These roasted vegetables are a beautiful centerpiece for the table, and will accompany virtually any main course. Feel free to substitute vegetables of your choice, keeping in mind that they may require different cooking times, so remove each vegetable as it becomes tender.
1. Preheat the oven to 425°F. Lightly coat 2 baking sheets with cooking spray.
2. Place the sweet potatoes, mini potatoes, red and green peppers, asparagus, onion, mushrooms and garlic on the prepared baking sheets and lightly coat with cooking spray Bake on 2 separate racks in the oven. Remove the asparagus after 10 minutes of roasting. Turn the other vegetables after another 15 minutes. Continue to cook for 10 more minutes, just until the vegetables are tender and browned. Gently peel the skin from the garlic and squeeze out the cloves. Place vegetables and garlic on a serving platter.
3. To make the dressing, whisk together the oil, vinegar, honey, salt and pepper in a small bowl.
4. Pour the dressing over the vegetables and garnish with fresh basil and pine nuts and goat cheese, if using.

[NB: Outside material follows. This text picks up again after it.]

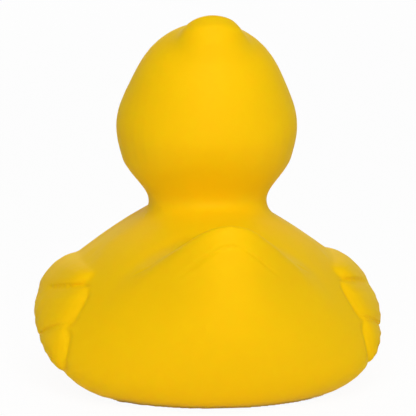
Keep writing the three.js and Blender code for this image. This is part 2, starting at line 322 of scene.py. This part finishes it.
# The lower two feathers thin out towards their rear ends. Each has its lower and upper edge in
# side view, from front to rear, and how far its end is bowed out, all in millimetres.
featherEnds = {
    "feathers": [
        {
            "lower": [(-9.0, 9.6), (-3.0, 10.9), (3.0, 12.5), (7.5, 14.1), (11.8, 15.6)],
            "upper": [(-8.5, 19.7), (-2.0, 21.3), (3.5, 22.6), (7.5, 23.5), (10.6, 23.8)],
            "bow": 1.6,
        },
        {
            "lower": [(-11.0, 4.0), (-5.0, 3.7), (1.0, 3.8), (7.0, 4.6), (13.2, 6.4)],
            "upper": [(-10.0, 9.2), (-4.0, 10.4), (2.0, 12.0), (6.5, 13.6), (12.0, 15.3)],
            "bow": 2.2,
        },
    ],
    "bowSharp": 8,
    "edgeSharp": 6,
    "depth": 1.05,
    "ramp": 1.9,
    "decay": 3.2,
    "reach": 16.0,
}

# Strokes in millimetres, the same on both sides. The fills close the broad gaps between the
# feathers, the grooves draw them again as fine lines, and the rest shapes the shoulder and the
# tail's rim. Each has the coordinates that its points give, where it may act, the points, how
# deep it goes in or how far it lifts the skin, its width, and the shares at its start and its
# end over which it fades.
strokes = {
    "upperFill": {
        "axes": "yz",
        "beyond": ("x", wingFrom),
        "points": [(-28.2, 15.2), (-22.2, 16.95), (-16.2, 18.3), (-9.7, 19.8), (-3.2, 21.4), (2.8, 22.8)],
        "depth": -0.38,
        "width": 1.0,
        "fade": (0.1, 0.3),
    },
    "lowerFill": {
        "axes": "yz",
        "beyond": ("x", wingFrom),
        "points": [(-21.7, 8.0), (-16.2, 8.55), (-10.7, 9.45), (-4.7, 10.7), (1.3, 12.25), (5.8, 13.9)],
        "depth": -0.55,
        "width": 1.0,
        "fade": (0.1, 0.3),
    },
    "upperGroove": {
        "axes": "yz",
        "beyond": ("x", wingFrom),
        "points": [(-6.2, 21.0), (-3.2, 21.9), (2.8, 23.3), (7.2, 24.1), (11.0, 24.5)],
        "depth": 0.22,
        "width": 0.24,
        "fade": (0.45, 0.2),
    },
    "lowerGroove": {
        "axes": "yz",
        "beyond": ("x", wingFrom),
        "points": [(-6.2, 10.3), (-4.7, 10.7), (1.3, 12.4), (5.8, 14.3), (11.7, 16.9)],
        "depth": 0.26,
        "width": 0.26,
        "fade": (0.35, 0.15),
    },
    "shoulderHollow": {
        "axes": "yz",
        "beyond": ("x", wingFrom),
        "points": [(-7.0, 29.6), (-1.0, 29.4), (5.0, 28.4)],
        "depth": 0.3,
        "width": 1.6,
        "fade": (0.4, 0.4),
    },
    "tailShoulder": {
        "axes": "xyz",
        "beyond": ("y", tailFrom),
        "points": [(1.0, 36.8, 41.6), (4.0, 36.0, 40.7), (6.0, 35.0, 39.3), (8.0, 33.5, 37.8),
                   (10.0, 31.0, 35.9), (12.0, 29.5, 34.2), (14.0, 26.5, 32.6)],
        "lift": 0.5,
        "width": 2.4,
        "fade": (0.35, 0.35),
    },
    "tailEdge": {
        "axes": "xyz",
        "beyond": ("y", tailFrom),
        "points": [(0.0, 36.7, 41.8), (2.0, 36.2, 41.5), (4.0, 35.6, 40.9), (6.0, 34.6, 39.6),
                   (8.0, 33.1, 38.1), (10.0, 30.6, 36.3), (12.0, 29.0, 34.6), (14.0, 26.1, 32.9),
                   (16.0, 24.0, 31.0), (18.0, 21.6, 29.3), (20.0, 20.0, 27.9)],
        "depth": 0.24,
        "width": 0.35,
        "fade": (0.0, 0.15),
    },
    "tailArc": {
        "axes": "xz",
        "beyond": ("y", tailFrom),
        "points": [(0.0, 37.6), (2.7, 36.9), (5.8, 34.7), (9.0, 31.8), (12.7, 28.5)],
        "depth": 0.27,
        "width": 0.45,
        "fade": (0.0, 0.5),
    },
}

# Faces near a stroke thinner than thinWidth are cut finer, as far as reach from it.
fineStrokes = {
    "thinWidth": 0.9,
    "reach": 1.0,
    "cuts": 2,
}


def squeakerMiddle():
    low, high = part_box("squeaker_housing")
    return (low.y + high.y) / 2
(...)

2 sweet potatoes, each cut into six 1/2-inch-thick slices
6 mini or fingerling potatoes, sliced in half
1 large red bell pepper, cored and cut into 6 wedges
1 large green bell pepper, cored and cut into 6 wedges
8 large asparagus spears, trimmed
1 large red onion cut into wedges
6 medium portobello mushrooms, each sliced into 4 wedges
1 head of garlic with the top sliced off, wrapped in foil
2 Tbsp olive oil
2 tsp balsamic vinegar
1/2 tsp honey
pinch of salt and pepper
GOAT CHEESE GARNISH (OPTIONAL):
1/4 cup chopped fresh basil
2 Tbsp toasted pine nuts
1/4 cup crumbled goat cheese (about 1 oz)
Nutritional Analysis er Serving
Protein 6 g
Fat 5 g
Saturated Fat 1.2 g
Carbohydrates 45 g
Cholesterol 2 mg
Sodium 78 mg
Fiber 5 g
Prep Time: 15 minutes
Cook Time: 35 minutes
Make Ahead: Cook the vegetables up to a day in advance. Reheat in a 350°F oven for 10 minutes or until warmed through.
Nutrition Watch: Olive oil is a healthy, monounsaturated fat that helps reduce the risk of cardiovascular disease.